Now, with contracts on both the CME and Cboe up and running, spreads have tightened, reducing arbitrage and market inefficiencies. Market participants aren’t limited to those looking to expose holes between the futures and the cash market.

While volumes are minuscule compared with other futures products, Fitzsimmons said trading on the exchanges remains “healthy” when you compare them with early trading in Cboe Volatility Index VIX, +17.66%  futures in the early 1990s. The VIX, otherwise known as Wall Street’s “fear index” uses options on the S&P 500 indexSPX, -1.27% to reflect implied volatility in the market and has become one of the exchange’s most popular products.

As one of the major participants in the bitcoin market, Wedbush Futures says it has no shortage of investors knocking on their door asking about cryptocurrencies.

Trading in decentralized, permissionless currency (a permissionless currency refers to one that doesn’t restrict its access to the publicly distributed ledger that underpins it, while the term “decentralized” means an intermediary, like a bank or government) created by computer coders and without a government backing may not be how Fitzsimmons thought the futures market would evolve some four decades ago. However, he said there are signs that Wall Street’s current dalliance in cryptos futures is more than just fleeting.

Anecdotally, Fitzsimmons points to the number of tech-savvy Ph.D. graduates from the likes of the Massachusetts Institute of Technology lining up to enter the digital-asset industry as evidence of its upbeat prospects.

“Back then [1985] the prototypical floor guy was an Ivy League athlete. Today it’s a quant guy with his own algorithm that can beat the market,” Fitzsimmons said, referring to the old profile of futures traders.

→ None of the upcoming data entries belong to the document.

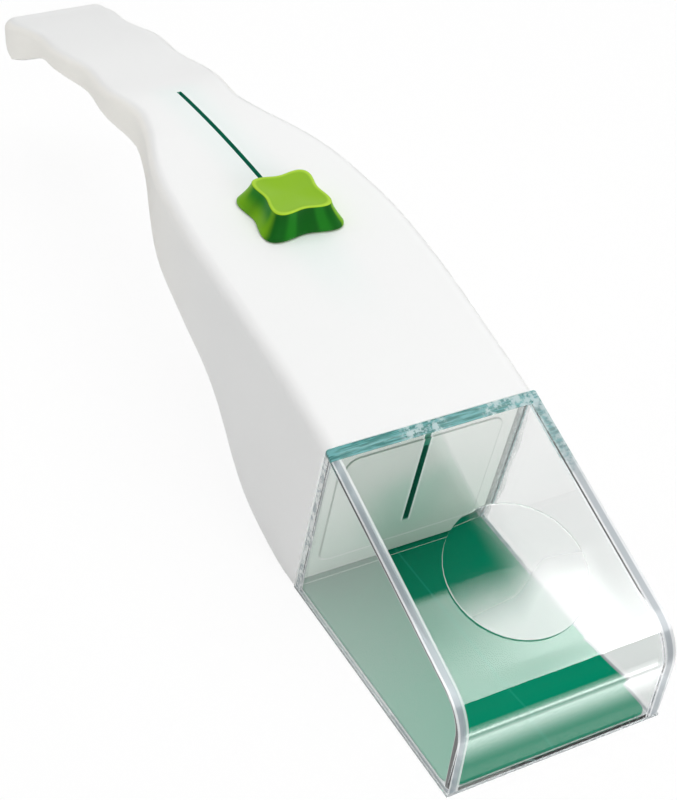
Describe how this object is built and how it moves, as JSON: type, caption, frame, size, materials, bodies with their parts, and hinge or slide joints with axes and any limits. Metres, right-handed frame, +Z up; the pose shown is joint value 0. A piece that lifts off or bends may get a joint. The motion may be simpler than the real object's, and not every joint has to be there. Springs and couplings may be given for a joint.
{
  "type": "spider catcher",
  "caption": "Hand-held live insect catcher: clear wedge-shaped chamber with a magnifier, and a thumb button that slides a flexible sheet across its open floor.",
  "frame": {"origin": "under the middle of the whole catcher, on the plane that the floor rim rests on", "axes": "+Y from the chamber to the handle's end, +X to the right of a user who looks along +Y, +Z up"},
  "size_m": [0.0726, 0.397, 0.0915],
  "materials": {
    "white_plastic": "satin white injection moulding",
    "inner_plastic": "satin off-white injection moulding",
    "clear_plastic": "polished clear styrene",
    "lens_plastic": "polished clear acrylic",
    "lime_plastic": "satin lime green moulding",
    "green_plastic": "satin deep green moulding",
    "green_sheet": "semi-gloss deep green flexible sheet",
    "steel": "bright zinc-plated steel"
  },
  "bodies": {
    "housing": {"catch_chamber": "clear_plastic", "magnifier_lens": "lens_plastic", "guide_frame": "clear_plastic", "front_bulkhead": "white_plastic", "housing_shell": "white_plastic", "housing_base": "white_plastic", "left_sheet_track": "inner_plastic", "right_sheet_track": "inner_plastic", "left_shoulder_screw": "steel", "right_shoulder_screw": "steel", "left_neck_screw": "steel", "right_neck_screw": "steel", "tail_screw": "steel"},
    "thumb_slider": {"thumb_button": "lime_plastic", "button_pin": "steel", "slide_carriage": "green_plastic", "slot_cover_strip": "green_plastic", "sheet_tongue": "green_sheet", "left_tongue_stud": "steel", "right_tongue_stud": "steel"},
    "sheet": {"closing_sheet": "green_sheet"}
  },
  "joints": [
    {"name": "thumb_slide", "type": "hinge", "parent": "housing", "child": "thumb_slider", "pos_m": [0, 0.0318, -0.505], "axis": [-1, 0, 0], "range_deg": [0, 7.96], "deforming": ["slot_cover_strip", "sheet_tongue"]},
    {"name": "sheet_slide", "type": "slide", "parent": "housing", "child": "sheet", "axis": [0, 1, 0], "range_m": [0, 0.0821], "deforming": ["closing_sheet"]}
  ],
  "couplings": [
    {"joint": "sheet_slide", "follows": "thumb_slide", "m_per_rad": 0.59}
  ]
}
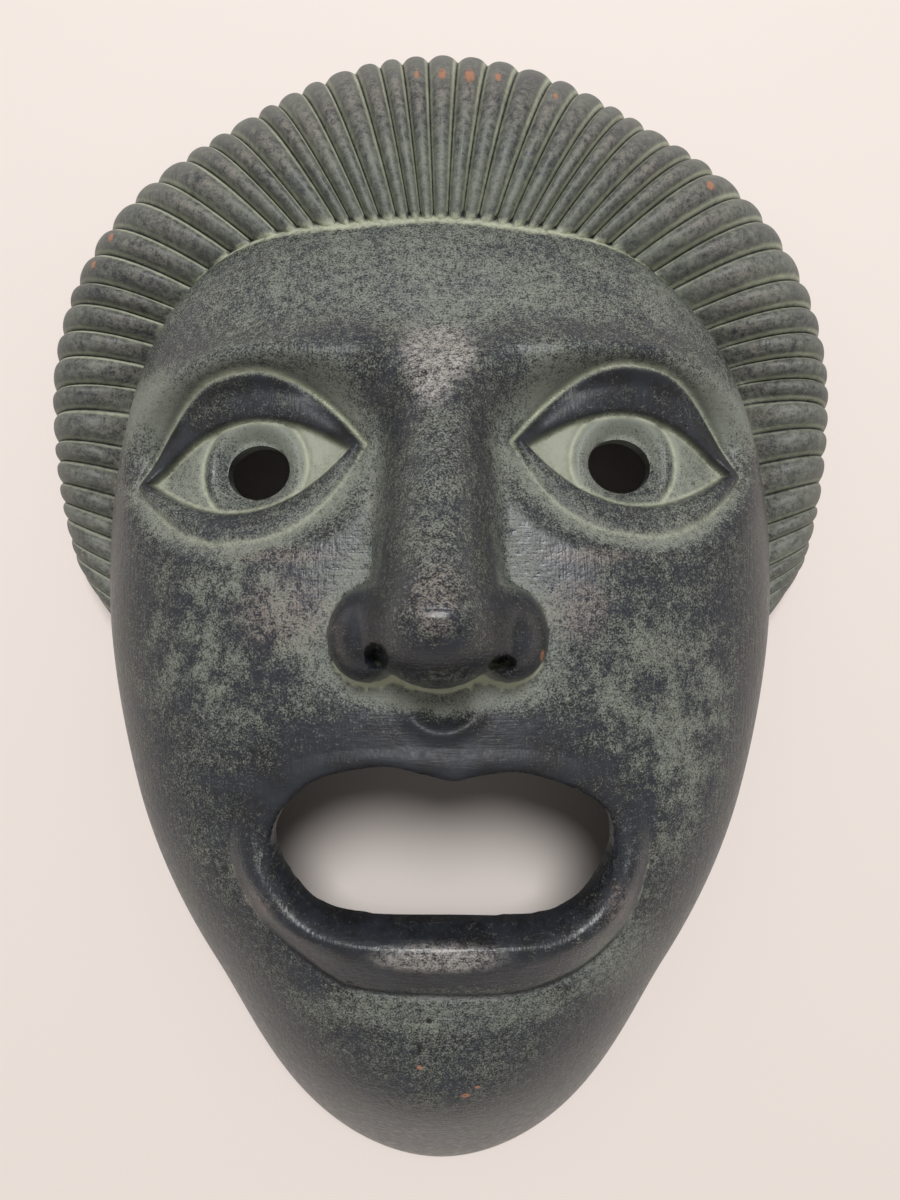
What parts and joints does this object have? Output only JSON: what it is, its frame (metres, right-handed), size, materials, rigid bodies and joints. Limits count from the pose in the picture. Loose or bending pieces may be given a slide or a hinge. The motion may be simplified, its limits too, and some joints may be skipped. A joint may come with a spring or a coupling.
{
  "type": "greek theatre mask",
  "caption": "Hollow moulded theatre mask with a gaping mouth, pierced pupils and a band of ribbed hair, open at the back.",
  "frame": {"origin": "on the plane of the back rim, in the middle of the outline", "axes": "+Z out of the face, +Y from the chin to the crown, +X to the right as one looks at the face"},
  "size_m": [0.196, 0.2788, 0.0938],
  "materials": {
    "patinated_clay": "satin dark slate coat over fired clay, with pale green in the creases"
  },
  "bodies": {
    "root": {"mask": "patinated_clay"}
  },
  "joints": []
}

Fitzsimmons didn’t disclose how big Wedbush’s footprint is in the bitcoin futures market, but he did say they were “a chunky part of the market.”

For reference, on Feb. 27, there were 5,338 open contracts on the March Cboe exchange with total daily volume of 3,010 contracts. Each contract is worth one bitcoin, compared to five on the CME exchange, meaning Feb. 27 daily volume was just over $30 million.